There are many ways to compute the same matrix multiplication that apply the sum reduction in different orders, which can produce different answers when using floating point values. This is because floating point addition is not truly associative because of rounding.


Is that really going to matter in FP32, FP16 or BF16? I would think models would be written so they'd be at least somewhat numerically stable.

Also if the inference provider guarantees specific hardware this shouldn't happen.


Wait, wouldn't it be more significant in low bit numbers, which is the whole reason they're avoided in maths applications? In any work I've ever done, low bit numbers were entirely the reason exact order was important, where float64 or float128makes it mostly negligible.

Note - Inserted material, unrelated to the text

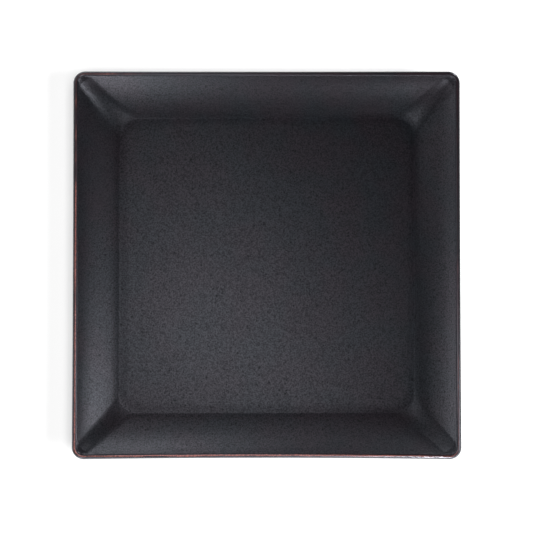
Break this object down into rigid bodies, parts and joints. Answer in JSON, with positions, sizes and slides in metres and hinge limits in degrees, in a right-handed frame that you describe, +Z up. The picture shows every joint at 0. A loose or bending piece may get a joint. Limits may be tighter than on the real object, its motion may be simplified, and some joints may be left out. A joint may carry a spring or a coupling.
{
  "type": "square dinner plate",
  "caption": "Square stoneware dinner plate with a flat well, a curved wall, a thin rounded lip and a standing foot ring, in speckled satin black glaze that breaks to rust on the lip.",
  "frame": {"origin": "centre of the foot ring's standing face, on the surface that the plate rests on", "axes": "+Z up, out of the well; X and Y run parallel to the sides; +Y points away from the person eating, so the side that bows in most is at -Y"},
  "size_m": [0.267, 0.267, 0.028],
  "materials": {
    "clay_body": "fired stoneware under the glaze, bare and slightly gritty beside the foot",
    "foot_clay": "bare fired stoneware, sponged smooth, slightly gritty",
    "face_glaze": "satin black with fine dark speckle",
    "rim_glaze": "thin glaze broken to rust brown, glossier than the face",
    "back_glaze": "satin black, slightly browner where it thins at the foot",
    "base_glaze": "satin black"
  },
  "bodies": {
    "root": {"clay_body": "clay_body", "foot_ring": "foot_clay", "face_glaze": "face_glaze", "rim_glaze": "rim_glaze", "back_glaze": "back_glaze", "base_glaze": "base_glaze"}
  },
  "joints": []
}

You're assuming consistent hardware & software profiles. The way these things work at scale is essentially a compiler/instruction scheduling problem where you can think of different CPU/GPU combinations as the pipelines for what is basically a data center scale computer. The function graph is broken up into parts, compiled for different hardware profiles w/ different kernels, & then deployed & stitched together to maximize hardware utilization while minimizing cost. Service providers are not doing this b/c they want to but b/c they want to be profitable so every hardware cycle that is not used for querying or optimization is basically wasted money.

You'll never get agreement from any major companies on your proposal b/c that would mean they'd have to provide a real SLA for all of their customers & they'll never agree to that.